La même question se pose pour l’ensemble des traces du monde rural du siècle dernier : « Je le vois à l’envers le paysage : les terrasses sous les arbres. Je vois ce qu’il a été. Je le vois se détruire, il se défait ». La plupart de ces espaces ont été envahis par la forêt. C’est pourquoi germe chez certains acteurs la volonté d’en préserver un témoignage : « Il y a encore de grands espaces de moyenne montagne très peu reboisés. C’est possible d’y préserver la Provence du 19ème siècle, la Provence de Giono. C’est là bas qu’il faut mettre le paquet, même si c’est dans un but qui mérite d’être discuté : c’est une préservation artificielle… », suggère un technicien forestier. La trentaine de villages abandonnés disséminés dans le département, peut sans doute constituer la trame de cette politique de conservation.

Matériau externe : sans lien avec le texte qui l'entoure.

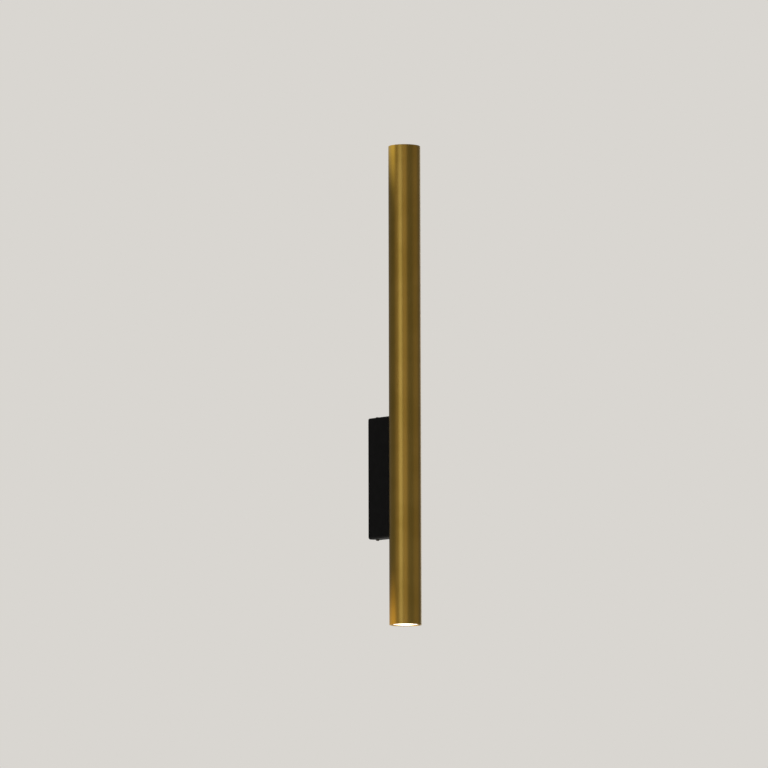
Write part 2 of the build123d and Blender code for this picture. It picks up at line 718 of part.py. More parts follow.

Plusieurs acteurs critiquent cette volonté de « momifier » une campagne qui est vouée à disparaître. Cependant, la volonté de patrimonialiser a été dans l’histoire concomitante des moments de destruction rapide des traces du passé. Ainsi l’exode rural, rapidement suivi par un rebond démographique dans une grande partie du département, font craindre pour des espaces et des paysages qui se raréfient. Les acteurs locaux voient de plus une partie de ce patrimoine leur échapper au profit de propriétaires plus riches, venus d’ailleurs, avec leurs propres schémas de pensée et leurs visions de l’espace. Dès lors, la question de la transmission d’une histoire des lieux est posée, alors que l’intervention publique s’est contentée jusqu’à présent de valoriser le potentiel touristique de ce patrimoine.